Accurately predicting solvation free energy is the key to predict protein-ligand binding free energy. In addition, the partition coefficient (log P), which is an important physicochemical property that determines the distribution of a drug in vivo, can be derived directly from transfer free energies, i.e., the difference between solvation free energies (SFEs) in different solvents. Within the Statistical Assessment of the Modeling of Proteins and Ligands (SAMPL) 9 challenge, we applied the Poisson-Boltzmann (PB) surface area (SA) approach to predict the toluene/water transfer free energy and partition coefficient (log Ptoluene/water) from SFEs. For each solute, only a single conformation automatically generated by the free software Open Babel was used. The PB calculation directly adopts our previously optimized boundary definition - a set of general AMBER force field 2 (GAFF2) atom-type based sphere radii for solute atoms.

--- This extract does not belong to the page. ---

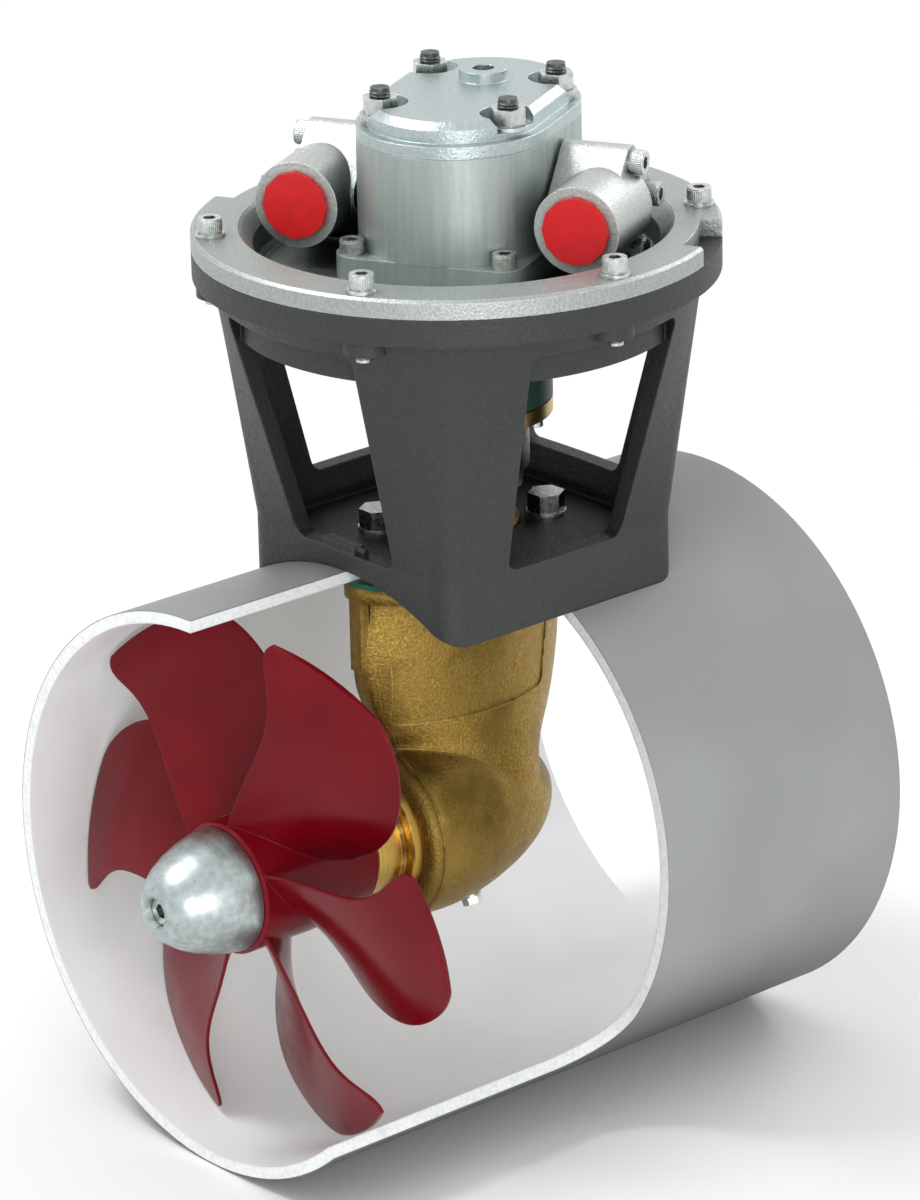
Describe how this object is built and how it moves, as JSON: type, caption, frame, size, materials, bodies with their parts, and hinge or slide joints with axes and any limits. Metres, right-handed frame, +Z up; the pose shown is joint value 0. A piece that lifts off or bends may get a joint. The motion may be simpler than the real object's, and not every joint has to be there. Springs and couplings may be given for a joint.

For the non-polar SA model, we newly developed the solvent-related molecular surface tension parameters γ and offset b for toluene and cyclohexane targeting experimental SFEs. This approach yielded the highest predictive accuracy in terms of root mean square error (RMSE) of 1.52 kcal mol-1 in transfer free energy for 16 small drug molecules among all 18 submissions in the SAMPL9 blind prediction challenge. The re-evaluation of the challenge set using multi-conformation strategies based on molecular dynamics (MD) simulations further reduces the prediction RMSE to 1.33 kcal mol-1. At the same time, an additional evaluation of our PBSA method on the SAMPL5 cyclohexane/water distribution coefficient (log Dcyclohexane/water) prediction revealed that our model outperformed COSMO-RS, the best submission model with RMSEPBSA = 1.88 versus RMSECOSMO-RS = 2.11 log units. Two external log Ptoluene/water and log Pcyclohexane/water datasets that contain 110 and 87 data points, respectively, are collected for extra validation and provide an in-depth insight into the error source of the PBSA method.